- Date: 11–17 June
- Edition: 26th
- Category: Tier III
- Surface: Grass / outdoor
- Location: Birmingham, United Kingdom
- Venue: Edgbaston Priory Club

Champions

Singles
- Jelena Janković

Doubles
- Yung-jan Chan / Chia-jung Chuang
| Birmingham Classic |

= 2007 DFS Classic =

The 2007 DFS Classic was a women's tennis tournament played on grass courts at the Edgbaston Priory Club in Birmingham in the United Kingdom that was part of Tier III of the 2007 WTA Tour.

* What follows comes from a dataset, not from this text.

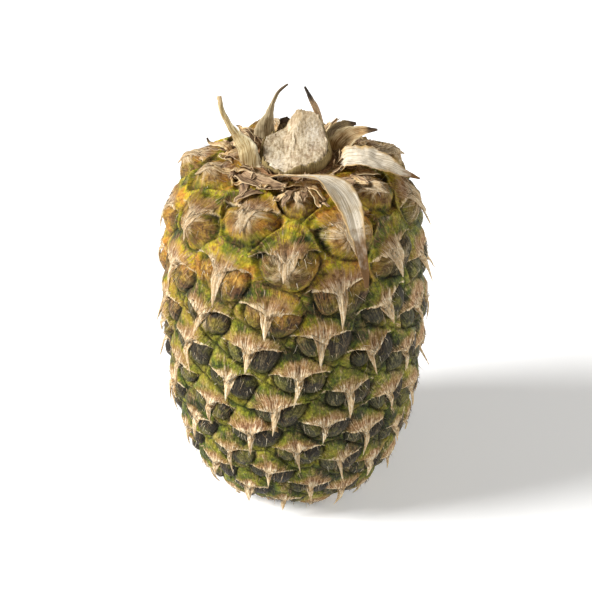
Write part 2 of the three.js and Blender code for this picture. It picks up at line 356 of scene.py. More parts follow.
def blurred(field, steps):
    """A field of the skin's grid, smoothed over so many rows and columns."""
    waves = np.fft.fftfreq(ALONG)[:, None] ** 2 * steps**2 + np.fft.rfftfreq(ROUND) ** 2 * steps**2
    return np.fft.irfft2(np.fft.rfft2(field) * np.exp(-2 * math.pi**2 * waves), s=field.shape)


ACROSS, DOWN, INDEX, BORDER = make_skin_fields()
END_FADE = smooth(GRID_ALONG, 0, SCAR_FADE) * smooth(OUTLINE_LENGTH - GRID_ALONG, 0, COLLAR_FADE)
RELIEF = eye_relief(ACROSS, DOWN, BORDER, INDEX, FLAT_PLACE) * EYES.size[INDEX] * END_FADE
# How far the skin lies below its smoothed self: it sets where shade and a highlight are painted into the
# rind's colour.
HOLLOW = blurred(RELIEF, HOLLOW_REACH) - RELIEF


def relief_at(heading, along):
    """The skin's height over the outline anywhere, read from the grid."""
    column = (heading + math.pi) / TURN * ROUND
    row = np.clip(along / OUTLINE_LENGTH * (ALONG - 1), 0, ALONG - 1.001)
    c0, r0 = np.floor(column).astype(int), np.floor(row).astype(int)
    fc, fr = column - c0, row - r0
    c0, c1 = c0 % ROUND, (c0 + 1) % ROUND
    top = lerp(RELIEF[r0 + 1, c0], RELIEF[r0 + 1, c1], fc)
    return lerp(lerp(RELIEF[r0, c0], RELIEF[r0, c1], fc), top, fr)


# ---- Mesh building ----
def add_object(name, data):
    made = bpy.data.objects.new(name, data)
    bpy.context.scene.collection.objects.link(made)
    return made


def make_piece(name, points, faces, material, layers=None, replaced=()):
    """A smooth mesh piece from places in millimetres and faces with four corners each."""
    mesh = bpy.data.meshes.new(name)
    faces = np.asarray(faces, np.int32)
    mesh.vertices.add(len(points))
    mesh.vertices.foreach_set("co", (np.asarray(points) * MM).astype(np.float32).ravel())
    mesh.loops.add(faces.size)
    mesh.loops.foreach_set("vertex_index", faces.ravel())
    mesh.polygons.add(len(faces))
    mesh.polygons.foreach_set("loop_start", np.arange(0, faces.size, faces.shape[1], dtype=np.int32))
    mesh.polygons.foreach_set("use_smooth", np.ones(len(faces), bool))
    mesh.update(calc_edges=True)
    for key, values in (layers or {}).items():
        layer = mesh.attributes.new(key, "FLOAT", "POINT")
        layer.data.foreach_set("value", np.asarray(values, np.float32).ravel())
    mesh.validate()
    mesh.materials.append(material)
    piece = add_object(name, mesh)
    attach(piece, "root")
    if replaced:
        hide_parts(*replaced)
    return piece


def grid_faces(rows, columns, wrap=False):
    """Faces of a grid of points that is stored row by row."""
    number = np.arange(rows * columns).reshape(rows, columns)
    if wrap:
        number = np.hstack([number, number[:, :1]])
    corners = [number[:-1, :-1], number[:-1, 1:], number[1:, 1:], number[1:, :-1]]
    return np.stack(corners, -1).reshape(-1, 4)


class Sheets:
    """Collects thin closed sheets, each given as a grid of points with a thickness."""

    def __init__(self):
        self.points, self.faces, self.layers, self.count = [], [], {}, 0

    def add(self, grid, thickness, **layers):
        """Adds a sheet: its front, its back, and the side all round that joins them."""
        shape = rows, columns = grid.shape[:2]
        size = rows * columns
        normal = unit(np.cross(np.gradient(grid, axis=1), np.gradient(grid, axis=0)), TINY)
        half = normal * (np.broadcast_to(thickness, shape)[..., None] / 2)
        front, back = grid + half, grid - half
        number = np.arange(size).reshape(shape)
        rim = np.concatenate([number[0], number[1:, -1], number[-1, -2::-1], number[-2:0:-1, 0]])
        after = np.roll(rim, -1)
        sides = np.stack([rim, rim + size, after + size, after], -1)
        body = grid_faces(rows, columns)
        self.faces += [faces + self.count for faces in (body[:, ::-1], body + size, sides[:, ::-1])]
        self.points += [front.reshape(-1, 3), back.reshape(-1, 3)]
        for key, values in layers.items():
            self.layers.setdefault(key, []).extend([np.broadcast_to(values, shape).ravel()] * 2)
        self.count += 2 * size

    def piece(self, name, material, slot, replaced=()):
        """Everything collected so far as one piece."""
        layers = {key: np.concatenate(values) for key, values in self.layers.items()}
        points, faces = np.concatenate(self.points), np.concatenate(self.faces)
        return make_piece(name, points, faces, material, layers, replaced)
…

It was the 26th edition of the tournament was held from 11 June until 17 June 2007. Second-seeded Jelena Janković won the singles title.

==Finals==

===Singles===

SRB Jelena Janković defeated RUS Maria Sharapova 4–6, 6–3, 7–5
- It was Janković's 4th title of the year and the 6th of her career.

===Doubles===

TPE Yung-jan Chan / TPE Chia-jung Chuang defeated CHN Tiantian Sun / USA Meilen Tu 7–6^{(7–3)}, 6–3
- It was Chan's 2nd title of the year and the 3rd of her career. It was Chuang's 2nd title of the year and the 3rd of her career.